Some records:
--- Begin ---

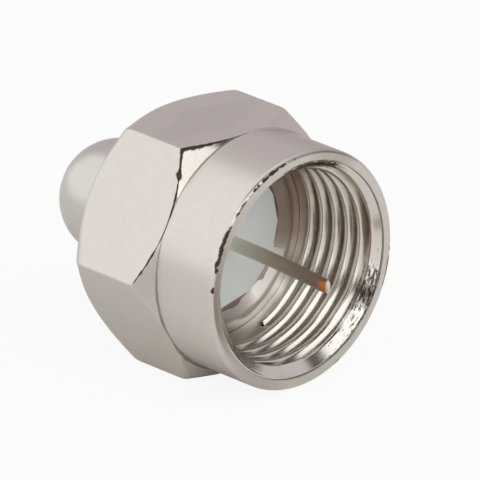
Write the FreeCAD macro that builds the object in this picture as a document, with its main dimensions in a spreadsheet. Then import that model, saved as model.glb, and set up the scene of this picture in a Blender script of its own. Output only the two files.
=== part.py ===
import FreeCAD, Part

import math
import os

import Sketcher

# F-type terminator: a coupling nut with an inside thread turns on a closed shell that holds the load.
# Frame: the origin is the centre of the nut's mouth, on the axis. +Y runs along the axis into the nut,
# so the mouth faces -Y. +Z is up, and the nut lies on the flat of its hexagon that faces -Z.
# Turned profiles are drawn in the XY plane, with the radius along X and the depth along Y.

# Driving sizes, in millimetres and degrees.
SIZES = {
    # Coupling nut. Its inside thread is 3/8-32 UNEF, right-hand, whose ridges end at the crest radius.
    # At +X the groove's centre starts the run-up in front of the mouth and is a pitch deeper every turn.
    # It stops a pitch short of the flange, and from there on the bore is plain.
    "crest_radius": 4.38,
    "lead_in_depth": 0.57,
    "pitch": 0.794,
    "thread_depth": 0.38,
    "thread_root_flat": 0.1,
    "thread_flank_angle": 30.0,
    "thread_run_up": 0.22,
    "flat_wall": 0.74,
    "rear_wall": 2.0,
    "collar_step": 0.02,
    "collar_length": 3.37,
    "collar_edge_break": 0.12,
    "front_chamfer_angle": 41.0,
    "rear_chamfer_angle": 38.0,
    "rear_face_inset": 0.3,
    # Shell: flange, tail with a ball end, and the bore for the load.
    "flange_depth": 4.7,
    "flange_clearance": 0.08,
    "flange_edge_break": 0.08,
    "flange_rim": 0.56,
    "flange_floor": 0.6,
    "tail_radius": 2.68,
    "end_wall": 1.02,
    "load_bore_radius": 1.6,
    "drill_point_angle": 31.0,
    # Lip of the shell, staked over the insulator with a punch of many flats.
    "stake_flats": 16,
    "stake_depth": 0.3,
    "stake_bite": 0.42,
    "stake_flare": 0.07,
    "stake_land": 0.05,
    # Insulator, a plain disc.
    "insulator_thickness": 0.9,
    "insulator_slack": 0.02,
    # Load: a resistor, its two leads, and solder at the closed end.
    "lead_radius": 0.34,
    "pin_reach": 1.6,
    "pin_tip_break": 0.08,
    "resistor_gap": 0.6,
    "resistor_length": 4.9,
    "cap_radius": 1.15,
    "cap_length": 1.2,
    "cap_edge_break": 0.2,
    "waist_depth": 0.17,
    "waist_slope": 0.25,
    "rear_gap": 0.9,
    "solder_depth": 0.75,
    "solder_climb": 0.3,
    "lead_stop": 0.15,
    # Split retaining ring, half in a groove of the shell and half in a groove of the nut.
    "ring_setback": 0.8,
    "ring_thickness": 0.55,
    "ring_width": 0.7,
    "ring_bite": 0.4,
    "ring_gap_angle": 24.0,
    "ring_clearance": 0.06,
    # Play between the nut and the shell, across the axis and along it.
    "running_clearance": 0.1,
    "end_play": 0.1,
    # How far a cutting profile runs past the metal that it cuts.
    "overcut": 1.0,
}

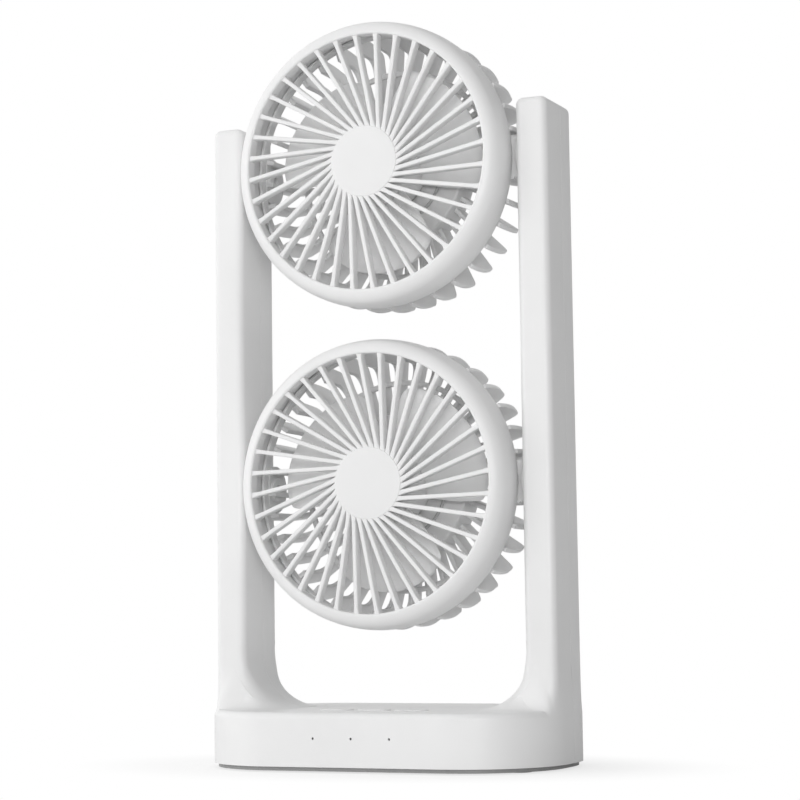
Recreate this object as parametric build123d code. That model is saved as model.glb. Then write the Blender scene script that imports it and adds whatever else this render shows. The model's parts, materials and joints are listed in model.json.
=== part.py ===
from build123d import *
from math import asin, cos, degrees, radians, sin, sqrt
import os

# A desk fan with two tilting round heads held between the posts of a U-shaped frame.
# Millimetres. +Z is up, the front is -Y, and the origin is under the middle of the base.

# Frame, outside sizes
base_width = 169.6
base_depth = 98.2
base_top = 26.2
base_corner_radius = 43.0
base_edge_radius = 3.0
frame_side_step = 0.8
foot_side_step = 0.5
post_width = 14.8
post_depth = 33.8
post_above_pivot = 24.35
post_edge_radius = 3.4
post_foot_radius = 8.0
post_top_radius = 3.2
inner_corner_radius = 25.0
foot_flare_radius = 8.0
outer_flare_height = 12.0
shell_wall = 2.0
seam_y = 2.4
seam_gap = 0.2
foot_overlap = 2.2

# Base cover, feet and cover screws
cover_inset = 1.9
cover_bottom = 0.6
cover_top = 2.4
cover_lip_height = 2.6
cover_lip_wall = 1.2
cover_lip_clearance = 0.25
rubber_foot_radius = 6.0
rubber_foot_height = 1.4
rubber_foot_from_side = 17.2
rubber_foot_from_front = 27.2
base_screw_from_side = 30.2
base_screw_from_front = 13.2
base_screw_length = 8.0

# Self-tapping screws, shared sizes
screw_radius = 1.25
screw_head_radius = 2.3
screw_head_height = 1.1
screw_boss_radius = 3.6
screw_clearance = 0.05
shell_screw_above_base = 33.8
shell_screw_above_pivot = 72.6
shell_screw_length = 17.0
shell_screw_seat_y = 9.0

# Buttons, their switches and the indicator pin-holes
button_pitch = 18.4
button_length = 15.6
button_depth = 8.0
button_before_post = 7.1
button_proud = 0.4
button_clearance = 0.25
button_flange = 0.9
button_flange_height = 1.0
button_travel = 0.4
button_stem_radius = 1.8
switch_size = 6.0
switch_height = 3.4
plunger_radius = 1.6
plunger_height = 2.75
plunger_proud = 1.35
plunger_clearance = 0.05
indicator_z = 14.9
indicator_hole_radius = 0.55
light_pipe_radius = 0.5
light_pipe_recess = 0.6
led_width = 2.0
led_depth = 1.2
led_height = 1.4

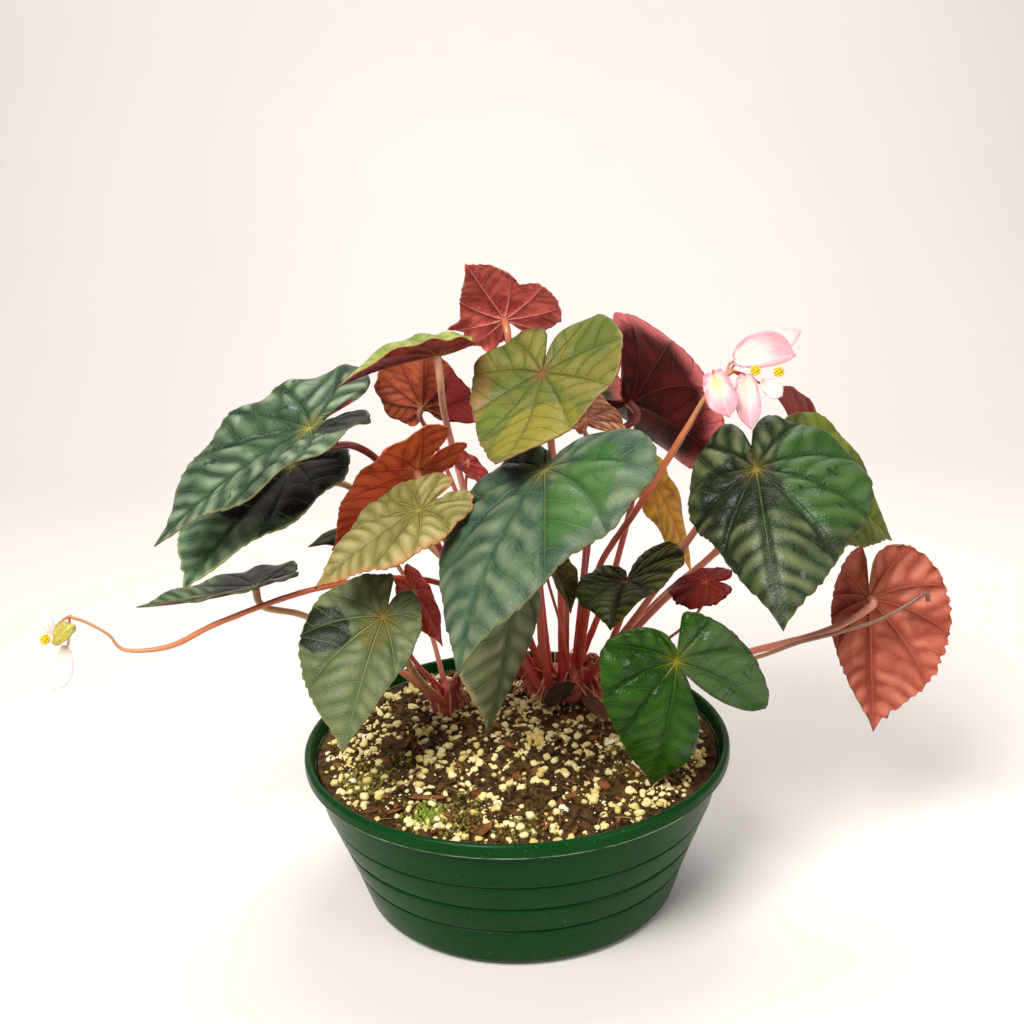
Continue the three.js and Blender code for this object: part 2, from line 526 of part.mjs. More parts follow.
// Right flower stalk, left flower stalk, and a dried stalk beside the far right leaf
const rightStalk = [[32, 46, 84], [42, 32, 146], [61, 12, 186], [82, -2, 227], [88, -5, 239], [96, -5, 248],
  [101, -3, 251]];
const leftStalk = [[16, 42, 82], [2, 32, 124], [-35, 15, 150], [-54, 10, 155], [-92, 1, 154], [-137, -5, 141],
  [-162, -5, 130], [-183, -5, 130], [-188, -5, 137], [-198, -5, 144], [-205, -5, 147]];
const driedStalk = [[44, 44, 80], [78, 20, 98], [114, 0, 112], [133, -9, 123], [150, -15, 130],
  [168, -18, 137], [182, -18, 145], [188, -18, 149], [189, -18, 145]];

function crown(name, shape, stalks, color) {
  const base = upright(shape.radius, shape.floor + clearance, crownTop, 16);
  base.translate(shape.x, shape.y, 0);
  return named(name, geometryOf(joined([base, ...shape.knobs, ...stalks])), material(color, 0.55));
}

// Papery pointed scales that stand around the foot of the stalks
function stipules() {
  const random = randomStream(19);
  const scales = [];
  for (let i = 0; i < stipuleCount; i++) {
    const turn = (2 * Math.PI * (i + 0.4 * random())) / stipuleCount;
    const scale = new THREE.ConeGeometry(3.2, 15 + 6 * random(), 5);
    scale.scale(1, 1, 0.5);
    scale.rotateX(Math.PI / 2);
    scale.rotateY(0.35 * Math.cos(turn));
    scale.rotateX(-0.35 * Math.sin(turn));
    scale.translate(mainCrown.x + 13 * Math.cos(turn), mainCrown.y + 12 * Math.sin(turn), 92);
    scales.push(scale);
  }
  return scales;
}

function rootsAt(shape) {
  return (leaf) => Math.hypot(leaf.root[0] - shape.x, leaf.root[1] - shape.y) < shape.radius + 3;
}

function crowns() {
  const main = {
    ...mainCrown,
    knobs: [
      ball([26, 46, 83], [20, 18, 7], 10, 6),
      ball([37, 44, 83], [9, 10, 7]),
      ball([14, 46, 83], [9, 10, 7]),
    ],
  };
  const left = { ...leftCrown, knobs: [ball([-35, 30, 82], [8, 8, 6])] };
  const stalks = [stem(rightStalk.map(vec), 1.7, 13), stem(leftStalk.map(vec), 1.5, 13),
    stem(driedStalk.map(vec), 1.1, 13),
    ...petals.map(petiole), ...stipules()];
  return [
    crown('crown_main', main, [...leaves.filter(rootsAt(main)).map(petiole), ...stalks], 0x8a3530),
    crown('crown_left', left, leaves.filter(rootsAt(left)).map(petiole), 0x8a4a3a),
  ];
}

// ---- Blooms ----

// A round bunch of stamens at the heart of a flower
function stamens(name, centre, size) {
  return named(name, ball(centre, [size, size, size]), material(0xe0b81e, 0.6));
}

// The left flower's seed case with its three wings
function ovary() {
  const wings = [0, 1, 2].map((i) => {
    const outline = new THREE.Shape();
    outline.moveTo(-7, 0);
    outline.lineTo(7, 0);
    outline.lineTo(i === 0 ? 3 : 2, i === 0 ? 6 : 5);
    outline.lineTo(-5, 4);
    const wing = new THREE.ExtrudeGeometry(outline, { depth: 0.9, bevelEnabled: false });
    wing.translate(0, 0, -0.45);
    wing.rotateX(Math.PI / 2 + (2 * Math.PI * i) / 3);
    return wing;
  });
  const body = joined([ball([0, 0, 0], [7.6, 3, 3]), ...wings]);
  const mesh = named('bloom_left_ovary', geometryOf(body), material(0xb6b457, 0.5));
  mesh.position.set(-207, -10.2, 140);
  mesh.rotation.y = -42 * degree;
  return mesh;
}

const plant = new THREE.Group();
plant.add(pot(), soil(), ...crowns(), ...leaves.map(leafMesh), ...petals.map(leafMesh), ovary());
plant.add(stamens('bloom_right_stamens_near', [110, -8.7, 252], 2.6));
plant.add(stamens('bloom_right_stamens_far', [120.6, -7, 250.7], 2.6));
plant.add(stamens('bloom_left_stamens', [-216, -10, 138], 2.7));

export default plant;
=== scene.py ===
# A begonia in a dark green ribbed pot: heart-shaped leaves on red stalks, and a few pink and white blooms
import json
import random
from math import cos, degrees, exp, hypot, pi, radians, sin, sqrt

import bmesh
import bpy
import numpy as np
from mathutils import Euler, Matrix, Vector, noise


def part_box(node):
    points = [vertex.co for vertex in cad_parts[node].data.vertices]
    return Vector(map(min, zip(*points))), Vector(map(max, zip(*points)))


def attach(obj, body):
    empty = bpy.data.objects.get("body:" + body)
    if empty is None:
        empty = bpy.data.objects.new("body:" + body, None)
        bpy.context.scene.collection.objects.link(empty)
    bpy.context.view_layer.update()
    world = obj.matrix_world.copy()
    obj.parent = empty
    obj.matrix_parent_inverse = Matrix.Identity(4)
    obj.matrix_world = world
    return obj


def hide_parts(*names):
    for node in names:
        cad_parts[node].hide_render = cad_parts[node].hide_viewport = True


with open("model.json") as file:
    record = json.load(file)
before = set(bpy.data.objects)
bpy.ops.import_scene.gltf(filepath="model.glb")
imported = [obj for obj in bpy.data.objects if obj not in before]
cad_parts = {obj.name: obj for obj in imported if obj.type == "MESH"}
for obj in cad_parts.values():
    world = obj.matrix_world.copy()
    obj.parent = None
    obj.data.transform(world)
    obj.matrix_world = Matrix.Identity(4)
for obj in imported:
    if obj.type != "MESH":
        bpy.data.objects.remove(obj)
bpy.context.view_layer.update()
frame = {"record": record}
slotOf = {part["node"]: part["material_slot"] for part in frame["record"]["subparts"]}
mm = 0.001  # every size below is in millimetres until it is made
print("frame loaded")


def tint(red, green, blue):
    # a colour as a screen shows it, 0 to 255, turned to the linear one that shaders take
    def linear(part):
        part = part / 255
        return part / 12.92 if part <= 0.04045 else ((part + 0.055) / 1.055) ** 2.4
    return (linear(red), linear(green), linear(blue), 1)


def mathOn(operation, swapped=False):
    # a method that adds a Math node; swapped is for a number that stands before the wire
    def method(self, other):
        first, second = (other, self) if swapped else (self, other)
        return self.paint.node("Math", {"operation": operation}, {0: first, 1: second})
    return method


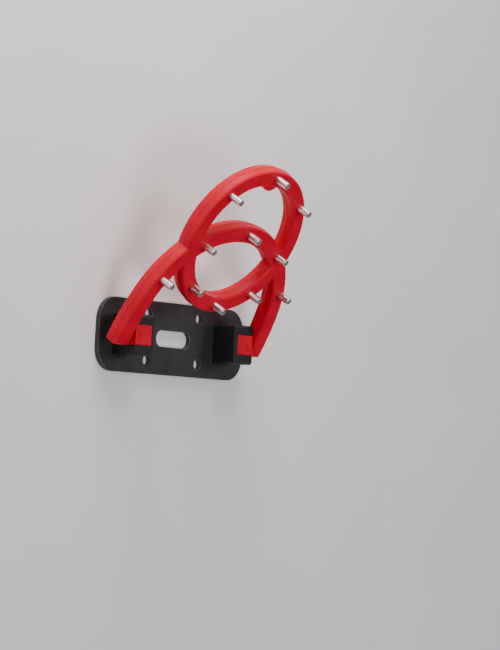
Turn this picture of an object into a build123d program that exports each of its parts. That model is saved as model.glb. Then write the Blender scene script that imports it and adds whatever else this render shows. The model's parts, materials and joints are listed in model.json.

--- End ---

Problem requirements »
Begin at the first line of the records above and quote every line verbatim through the one that contains "import Sketcher".

Solution for this problem »
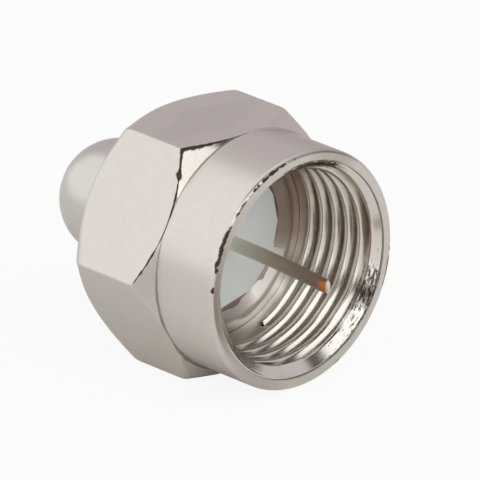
Write the FreeCAD macro that builds the object in this picture as a document, with its main dimensions in a spreadsheet. Then import that model, saved as model.glb, and set up the scene of this picture in a Blender script of its own. Output only the two files.
=== part.py ===
import FreeCAD, Part

import math
import os

import Sketcher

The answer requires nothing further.